Gordon Hughes's avatar

Thank you. It is difficult for tax bureaucracies to deal with any taxes that fall directly or indirectly on wealth. Many politicians want to believe that these are easy sources of revenue. All experience shows that such beliefs are wrong, but there is strong resistance to accepting such evidence, because it means that taxes must fall on flows of income rather than stocks of wealth, which is politically difficult. Behavioural response sounds bad until politicians face the reality how they or their families behave themselves.

Douglas Brodie's avatar

Nice post. It brings to mind the book “The Fourth Turning” by William Strauss and Neil Howe. From the blurb:

“The authors look back five hundred years and uncover a distinct pattern: Modern history moves in cycles, each one lasting about the length of a long human life, each composed of four twenty-year eras—or “turnings”—that comprise history’s seasonal rhythm of growth, maturation, entropy, and rebirth. Illustrating this cycle through a brilliant analysis of the post–World War II period, The Fourth Turning offers bold predictions about how all of us can prepare, individually and collectively, for this rendezvous with destiny.

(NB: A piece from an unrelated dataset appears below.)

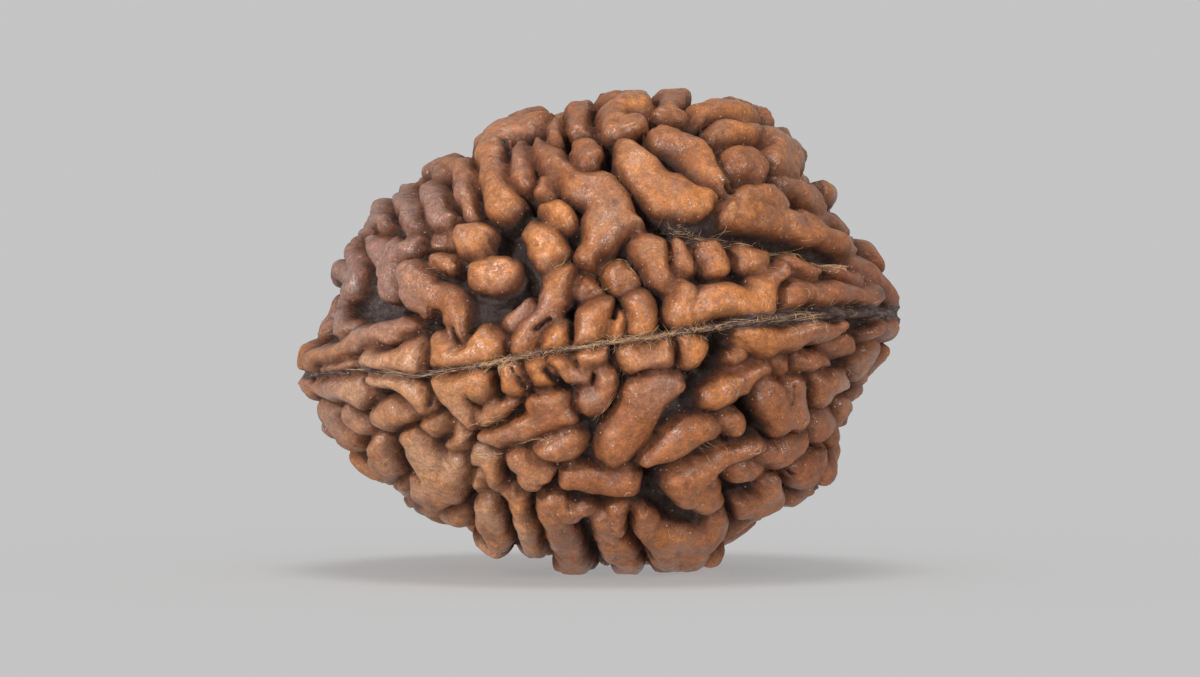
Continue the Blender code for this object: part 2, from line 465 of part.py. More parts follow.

First comes a High, a period of confident expansion. Next comes an Awakening, a time of spiritual exploration and rebellion. Then comes an Unravelling, in which individualism triumphs over crumbling institutions. Last comes a Crisis—the Fourth Turning—when society passes through a great and perilous gate in history”.

It’s a fascinating read, albeit sometimes confusing. I would say that the USA is currently in the Crisis turning – or is it the Unravelling?!

Here’s Part 3 (with links to parts 1 and 2) of an analysis in a similar vein by N S Lyons of the Trump administration’s upending of the old order of “the Long Twentieth Century”: https://www.conservativewoman.co.uk/trump-and-the-end-of-the-long-twentieth-century-part-3/.

Gordon Hughes's avatar

Thank you. I will look at the article by N S Lyons. I have read with interest some of the articles on his Substack.